Je pourrais commencer par une longue tirade sur ce que représente Sagan à mes yeux mais franchement cette fois, je préfère aller droit sur mon sujet : La Femme fardée de François Sagan, roman de 500 pages, fresque publiée en 1980 et écrite durant trois ans. J'ai souvent lu que Sagan n'avait écrit aucun chef d'oeuvre, à vrai dire je m'en fous puisque pour moi, son écriture ne cesse de m'émerveiller. Comment peut-on, à ce point, pointer les travers d'un personnage avec une telle lucidité ?
Nathalie Crom dans Télérama lors de la réédition de l'ouvrage "La Femme fardée - roman d'une épaisseur rare, au sein d'une bibliographie où dominent les livres minces -, ils sont une petite dizaine, hommes et femmes, qui se désirent, se désaiment, se jalousent, se défient en huis clos, luxueusement prisonniers d'un navire de croisière. Acuité du regard, grande pénétration psychologique, netteté du trait, empathie non exempte de cette cruauté que génère l'excès de lucidité, précision et élégance extrême d'une phrase au classicisme impeccable et sûr de lui : Sagan est là, bel et bien, en pleine possession de ses moyens. Empruntant au Chateaubriand de la Vie de Rancé l'exergue admirable de La Femme fardée : « Restent ces jours dits heureux qui coulent ignorés dans l'obscurité des soins domestiques et qui ne laissent à l'homme ni l'envie de perdre ni l'envie de recommencer la vie. »"
Je préfère la citer, je ne saurai pas mieux expliquer ce qui me touche en Sagan. Elle perce les moments de vie avec une franchise qui me plaît et qui me parle. A vrai dire, ce ne sont jamais ses histoires qui m'emballent et qui m'emportent, c'est ce lien on ne peut plus moderne avec le présent et la réalité qui me porte. Que ce soit en 1954 avec Bonjour Tristesse ou ici, en 1980, c'est comme si elle écrivait à ma génération tant les liens entre les hommes ne changeront finalement jamais. J'ai été bouleversé (oui, tu as compris toi lecteur que je suis vite émotive) par cette histoire de femme fardée nommée Clarisse ramenée peu à peu à la vie par un élégant voyou. Et parce que c'est de Sagan que je voulais vous parler, autant faire parler Sagan.
- "Depuis vingt ans, il y avait eu beaucoup de bouches et beaucoup de baisers, prometteurs ou apaisés, des baisers d'avant et des baisers d'après, mais tous avaient été des baisers situés chronologiquement. Il n'y avait plus eu, plus jamais en effet, de ces baisers inutiles, gratuits, finals en soi, ces baisers hors du temps, hors de la vie, presque hors du sexe et du coeur, ces baisers nés de la pure envie d'une bouche pour une autre."

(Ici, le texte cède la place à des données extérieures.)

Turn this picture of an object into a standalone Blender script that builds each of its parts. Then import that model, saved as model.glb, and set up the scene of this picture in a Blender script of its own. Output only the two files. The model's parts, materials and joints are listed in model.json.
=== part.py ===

- "Il pensait au récit qu'il ferait à Clarisse, au rire qu'ils auraient ensemble, et il se rendit compte avec terreur que déjà, déjà, il ne lui arrivait rien qu'aussitôt il ne rêvât de lui raconter. Etait-ce pour lui de l'amour ? pensa-t-il : l'envie de tout dire à la même personne, et que tout ce qui vous arrive vous semble aussi drôle ou passionnant."
- "Julien eut l'impression que c'était leur histoire que quelqu'un lui racontait : son histoire à lui et à Clarisse, cette histoire qui allait être manquée comme semblait le souligner toute cette musique, comme si elle eut été en même temps que celle des souvenirs qu'il n'avait pas eux, celle de l'échec, celle d'un chagrin prémonitoire. Et quand elle revint pour la dixième fois, soufflée par le violon, jusqu'au piano interdit, ravi et las de l'accueillir, quand ces longues notes revinrent vers Julien, il dut détourner la tête vers la mer sous la pression brûlante et folle, oubliée depuis longtemps, des larmes sous ses paupières. De même qu'il avait rêvé de façon poétique et irréelle son futur avec Clarisse, sa vie amoureuse et sentimentale avec Clarisse, sa vie d'amant, bref, et qu'il l'avait rêvée avec tous ses charmes, de même il lui semblait maintenant en recevoir à l'avance tous les coups et toutes les égratignures; mais cela dans sa chair même, dans la réalité concrète, si terriblement concrète que prend le chagrin dans les choses de l'amour, rendant tout si précis, si désert, si terre à terre et si définitif."